Bass. With valve amps that’s often a thang. Either they’re a bit miserly compared to sand amps—on amplitude or kick—or they offer fair poundage but not necessarily top-speed delivery. Again the Arpège walked the center aisle. The bass clearly wasn’t elevated and instead somewhat lean but it played quick and bouncy like a rubber ball. On sustained pedals like on "Feel" the attack was soft but follow-up had potent insistence and was very clean, non-boomy and effortless. Priming the pump from room volume to starting party SPL it became plain quick that these weren’t empty promises. The Arpège could scale up the same clarity and power into precise thunderousness.


Back to room levels and other frequency bands, the shaker, hi-hat and cymbals were beautifully decoupled from the bass action. The Arpège didn't compact the goings-on but excelled at extension and maintaining separation of the various registers to avoid interference without artificially segregating the totality.

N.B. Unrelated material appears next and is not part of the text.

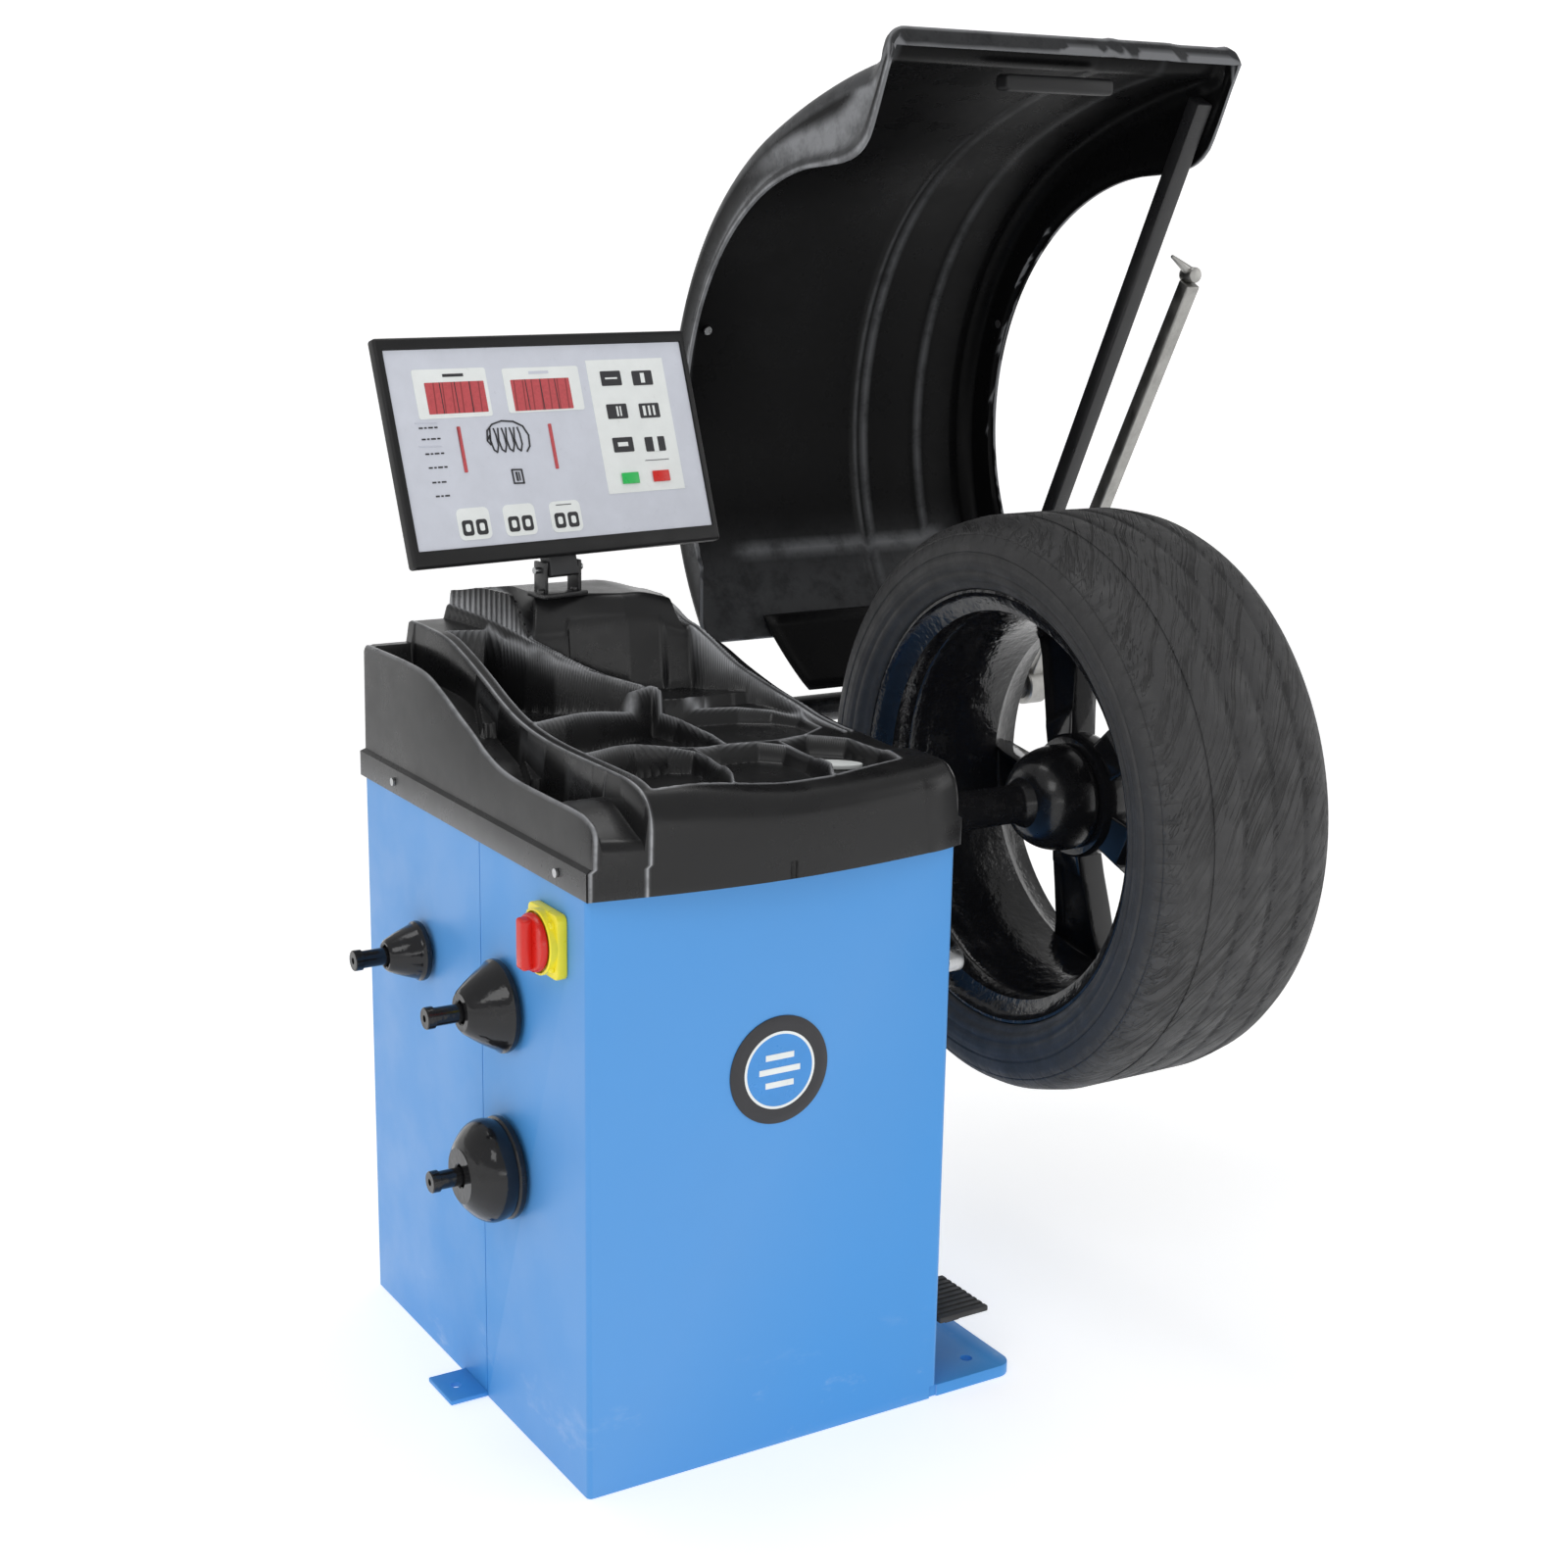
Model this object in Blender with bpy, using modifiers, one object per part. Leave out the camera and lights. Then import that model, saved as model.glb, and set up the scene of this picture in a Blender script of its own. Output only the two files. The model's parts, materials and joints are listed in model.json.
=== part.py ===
"""Wheel balancing machine with a wheel on its spindle, as separate pieces that move.

The origin is on the floor under the middle of the cabinet. +X points out along the spindle,
+Y to the back and +Z up. All lengths are in metres.
"""

import math

import bmesh
import bpy
from mathutils import Matrix, Vector

GAP = 0.0003  # between pieces that touch

# Cabinet
CAB_W, CAB_D, CAB_TOP = 0.460, 0.604, 0.700
WALL = 0.002
LEFT, RIGHT = -CAB_W / 2, CAB_W / 2
FRONT, BACK = -CAB_D / 2, CAB_D / 2
BASE_T, BASE_RIGHT = 0.015, 0.3445
# Spindle and wheel
AXIS_Y, AXIS_Z = -0.0648, 0.641
SHAFT_R, THREAD_R = 0.020, 0.019
HUB_X, SHAFT_END, SHAFT_START = 0.575, 0.764, -0.170
RIM_IN, RIM_OUT, RIM_R, SEAT_R = 0.451, 0.688, 0.273, 0.252
TYRE_IN, TYRE_OUT, TYRE_R = 0.434, 0.705, 0.3643
SPOKES, SPOKE_TURN = 5, -27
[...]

In the midrange the strings and keyboard were well differentiated, with good vocal detail and flow. But to be frank, evaluating tonal clarity in the vocal range with Robbie Williams as reference is limited. I needed piano, specifically the Johannes Brahms Piano Works op. 118 N°.2 with the "Intermezzo in A major" and Carmen Piazzini on the keys. This woman has big hands just as the composer demands. This piece begins nearly indifferent as kitty paws but builds up to a grand arc. After the thematic intro it veers into the parallel minor key with an achingly gentle melodic progression and a second discrete motif. This is followed by a brief chorded and irritating flight into the major key before clouds roll in and with them a sinister propulsive triplet forte. The Arpège did the right thing by stepping back to make room for the event with a rendition that approached a hologram of the recording venue.